Et jusqu’où le Cermel compte-t-il aller dans l’organisation de ce Congrès ?

La vocation de l’ACCT n’est pas d’être identifié au Cermel. C’est un congrès africain qui ambitionne à terme d’être partagé ou récupéré par l’ensemble du continent. Donc, ce sera une fierté un jour si une édition de l’ACCT se tient à Yaoundé, Ouagadougou, Cotonou ou dans n’importe quelle capitale africaine ou dans n’importe quel centre de recherches médicales en Afrique subsaharienne.
 

Quel bilan faites-vous des deux premières éditions ?

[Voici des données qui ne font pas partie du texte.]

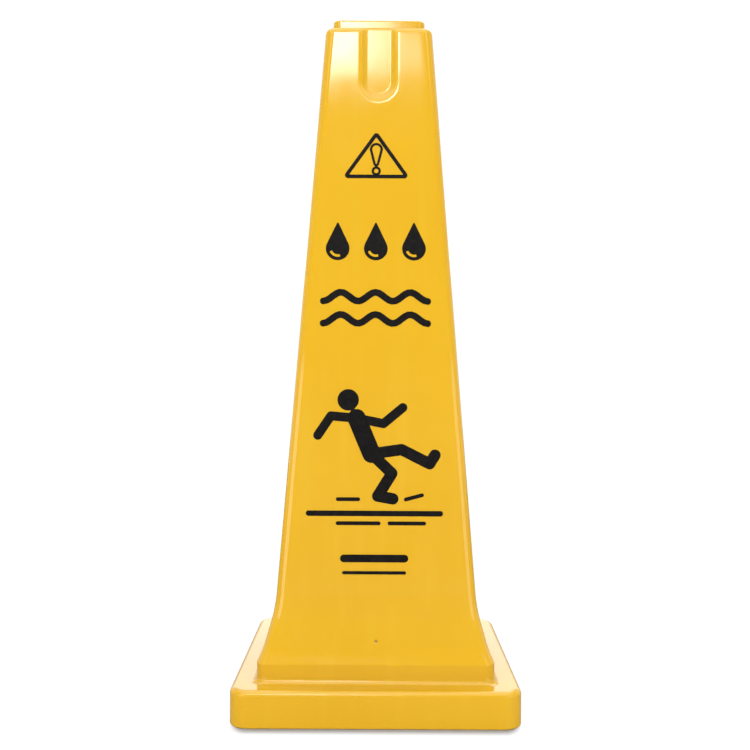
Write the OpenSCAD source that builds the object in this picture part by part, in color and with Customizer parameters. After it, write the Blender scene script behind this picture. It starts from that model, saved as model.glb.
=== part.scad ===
/* [Overall] */
// Height from the floor to the top of the rim
height = 655; // [620:1:700]
// Width of the square base
base_width = 261; // [240:1:300]
// Height of the base block
base_height = 33; // [24:1:40]
// Thickness of the moulded wall
wall = 3; // [2:0.1:3.5]

/* [Base] */
// Corner radius of the base, seen from above
base_corner = 17; // [8:1:25]
// Thickness of the skirt that stands on the floor
skirt = 4; // [3:0.1:6]
// Rounding along the top edge of the base
base_edge = 5; // [1:0.5:6]
// Rounding where the skirt meets the floor
foot_edge = 1.5; // [0.5:0.5:2]
// Width of the plinth that stands on the base
plinth_width = 216.6; // [200:0.2:225]
// Height of the plinth above the base
plinth_height = 19.5; // [10:1:24]
// Concave fillet between the base and the plinth
plinth_fillet = 5.5; // [2:0.5:8]

/* [Body] */
// Width across the foot of the straight faces
body_foot_width = 186.4; // [170:0.2:190]
// Width across the top of the straight faces
body_top_width = 103.2; // [90:1:120]
// Height where the straight faces start
flare_top = 97; // [80:1:130]
// Width across the foot of the flare
flare_foot_width = 206.6; // [195:0.2:212]
// Corner radius of the body, seen from above
body_corner = 9; // [6:0.5:14]

/* [Top] */
// Width across the top of the raised square rim
rim_width = 88.4; // [80:0.2:92]
// Height of the rim above the shoulder
rim_height = 8.5; // [4:0.5:10]
// Corner radius of the rim, seen from above
rim_corner = 7.5; // [5:0.5:12]
// Rounding of the shoulder between the faces and the top
shoulder_edge = 6.5; // [3:0.5:7]
// Diameter of the hole through the top plate
top_hole = 60; // [30:1:64]

/* [Finger pocket in each face] */
// Width of the pocket at the face
pocket_width = 39; // [30:0.2:44]
// Width of the pocket floor
pocket_floor_width = 22; // [14:0.2:26]
// Depth of the pocket
pocket_depth = 3.5; // [2:0.1:4]
// Height of the centre of the pocket's round lower end
pocket_centre = 591; // [570:1:605]

/* [Prints] */
// Thickness of the ink
ink_thickness = 0.2; // [0.1:0.05:0.5]
// Sideways offset of the prints from the middle of a face
print_shift = -2; // [-5:0.5:5]
// Height of the lower edge of the caution triangle
triangle_z = 498.5; // [480:0.5:505]
// Height of the lower edge of the row of drops
drops_z = 420; // [410:1:440]
// Height of the middle of the two waves
waves_z = 375; // [365:1:385]
// Height of the floor line under the slipping figure
figure_z = 188; // [180:1:205]
// Height of the middle of the two trim rules
rules_z = 138; // [130:1:145]

/* [Hidden] */
SIDES = ["front", "right", "back", "left"];
PRINTS = ["caution_triangle", "exclamation_mark", "water_drops", "water_waves",
          "slipping_figure", "skid_lines", "trim_rules"];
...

Nous avons réalisé des choses extraordinaires. En général, les études et les recherches qui se déroulent en Afrique sont présentées pour la première fois dans des congrès occidentaux, notamment aux Etats-Unis et en Europe. Or, nous avons depuis l’année dernière des résultats qui sont présentés pour la toute première fois à Lambaréné lors de l’ACCT. Nous avons ainsi eu le privilège d’avoir cette année les premiers résultats obtenus en Allemagne concernant les essais de ce vaccin contre le paludisme. C’est un privilège et c’est quelque chose que nous devons pérenniser. Je lance donc un appel à tous les potentiels bailleurs de fonds pour soutenir l’ACCT.
 

Qu’est-ce qui explique la large place qui a été accordée cette année aux sciences sociales durant le congrès ?

Quand on parle d’essai clinique, ça donne à penser que c’est seulement le fait d’administrer un médicament ou un vaccin. Mais, l’essai clinique est bien plus complexe. Toute intervention sanitaire comporte une forte dimension sociologique, anthropologique, psychologique, culturelle, voire économique, avec des exigences comme l’information éclairée des participants, des communautés. Le fait qu’il y ait eu un atelier portant sur le rôle des sciences sociales dans les interventions en santé au cours du congrès est la preuve que l’aspect multidisciplinaire des essais cliniques est bien pris en compte par ce congrès.
 

Pourquoi spécialement les psychologues, les sociologues, les anthropologues etc. Alors que le travail d’information des populations peut être effectué par les médias ?

Le rôle des médias et celui des sciences sociales sont complémentaires. Il y a une dimension scientifique qui est d’ordre culturel, sociologique, psychologique, etc. Il y a un des experts en sciences sociales qui parlait de cosmogonie, des croyances, des principes, des normes qui nous gouvernent et qui doivent être compris et pris en compte dans le type d’information qu’on doit apporter à une communauté ou à un individu pour demander sa participation à un essai clinique. On a besoin d’experts en sciences sociales pour traiter ce genre de questions sous l’angle scientifique. Forcément, après, les médias ont un rôle important à jouer dans la vulgarisation de cette information lorsqu’elle est déjà traitée de façon scientifique par ces experts.
 

A quels types de difficultés êtes-vous confrontés dans vos activités ?

Il y a principalement la question de l’accès au matériel technique. Notre travail demande par exemple beaucoup de réactifs ; et ces réactifs doivent être importés. Donc, leur disponibilité dans les délais souhaités reste une de nos difficultés majeures. En outre, ce n’est pas toujours facile d’assurer la maintenance du plateau technique. Cela nous amène à solliciter souvent une expertise hors des frontières du continent. Mais, nous avons aussi le souci de pérennité parce que nous sommes financés presque exclusivement sur les projets de recherche. C’est vrai que l’Etat gabonais soutient de plus en plus le Cermel sous diverses formes, en prenant par exemple en charge notre consommation d’électricité. Mais, il serait aussi intéressant pour nous d’avoir une subvention pérenne pour soutenir un certain nombre de besoins de fonctionnement qui ne seraient plus dépendants des projets.